Ob eine solche Aufnahme der Befugnis ins Grundgesetz notwendig gewesen wäre, ist aber zweifelhaft. Schon jetzt sieht Art. 33 Abs. 4 GG nur vor, dass hoheitliche Aufgaben in der Regel nur durch Personen „in einem öffentlich-rechtlichen Dienst- und Treueverhältnis“ ausgeübt werden. In der Regel – Ausnahmen sind also ohne Weiteres möglich und werden auch genutzt. Dass ein Land seine Beamten im Gerichtsvollzieherdienst nur dann privatrechtlich einstellen oder beleihen darf, wenn dies im Grundgesetz ausdrücklich so vorgesehen ist, erschließt sich nicht.
Dementsprechend könnte jedes Land also nichtbeamtete Gerichtsvollzieher beschäftigen. Dafür bräuchte es gegebenenfalls noch ein Landesgesetz als Rechtsgrundlage für die Beleihung – dass eine reine Verwaltungsvorschrift wie die derzeitigen GVO dafür ausreicht, darf man durchaus anzweifeln.
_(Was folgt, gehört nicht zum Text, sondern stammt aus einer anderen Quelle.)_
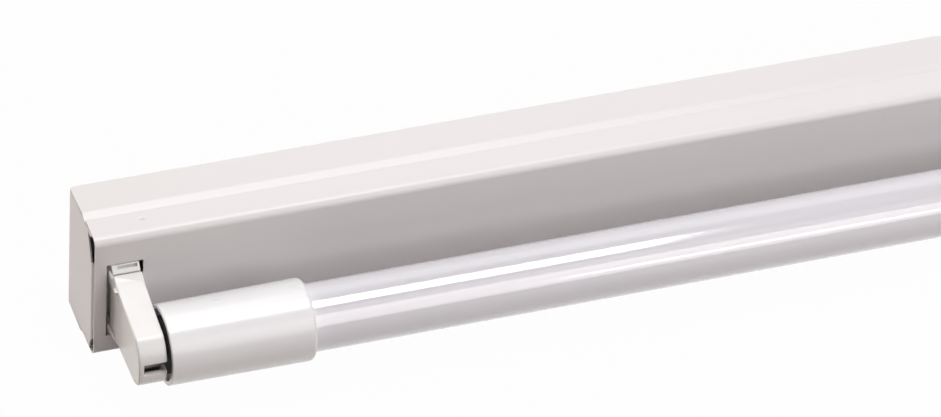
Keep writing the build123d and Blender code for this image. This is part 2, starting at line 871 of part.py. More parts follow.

Bisher sind die Länder diesen Weg aber – meist bewusst – nicht gegangen. Zum Beispiel legt § 4 der bayerischen Zulassungs-, Ausbildungs- und Prüfungsordnung für die Gerichtsvollzieher (ZAPO/GV) fest, dass zur Gerichtsvollzieherausbildung nur zugelassen werden kann, wer Beamter mit der Qualifikation eines Justizfachwirts ist. Das könnte der Freistaat Bayern natürlich jederzeit in eigener Verantwortung ändern. Dann könnten diese privaten, beliehenen Gerichtsvollzieher mit genau den gleichen Rechten und Pflichten wie bisher ihren Dienst antreten.